Le collège unique, qui n’a jamais été qu’une intention idéologique, a fait la preuve de son inefficacité. En poussant les élèves les mieux informés hors de leur zone d’appartenance, il a engraissé l’enseignement privé, au détriment de l’école publique. Il a instauré une vraie école à deux vitesses, où les plus déshérités, aux destins pré-écrits, subissent la misère intellectuelle. Une vraie souplesse dans la formation des classes, l’instauration de ponts à tous niveaux, doublés d’un enseignement renforcé en petits groupes, une remédiation pensée au sein des établissements, peuvent pallier les insuffisances actuelles. Nous avons les maîtres, vous le savez bien. Il faut leur faire confiance.
Il est impératif, pour cela, de moduler par exemple le nombre d’élèves en classe. Il faut être bien loin des réalités pour croire que l’on peut enseigner sérieusement à 35 élèves en difficulté.

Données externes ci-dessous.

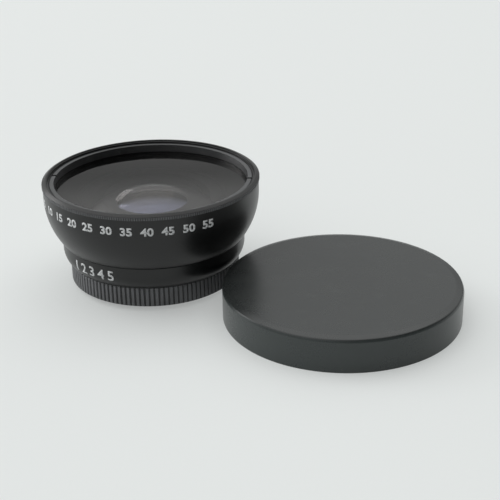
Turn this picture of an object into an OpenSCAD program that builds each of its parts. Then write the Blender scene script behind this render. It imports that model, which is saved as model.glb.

Enseigner à la moitié, déjà, n’est pas facile, et c’est ce vers quoi il faut tendre, dans tous les établissements où des difficultés sensibles se font jour.
C’est enfin par la transmission la plus exigeante des savoirs que l’on peut commencer à restaurer une vraie morale laïque — et non en l’enseignant ex cathedra. C’est en emplissant les cerveaux de connaissances exactes qu’on les dissuadera demain de s’en remettre aux certitudes les plus folles, aux a priori les plus mortels. La laïcité doit d’ailleurs être le cœur de l’école, en ce qu’elle est apprentissage des Lumières, et libre examen. Tout ce qui va dans le sens de la nuit et des forces obscures doit être écarté.
Voilà le cœur de ma pensée politique pour l’Instruction publique, voilà le sens de l’action de Debout la France. Restaurer, entre les enseignants, les élèves et les familles, la confiance née d’un respect du savoir. À la question « Qu’as-tu appris à l’école aujourd’hui ? », les enfants et les adolescents doivent pouvoir répondre, chaque jour, de façon précise. On ne vient pas en classe comme on se rend au supermarché. On y va pour se construire une culture et un avenir.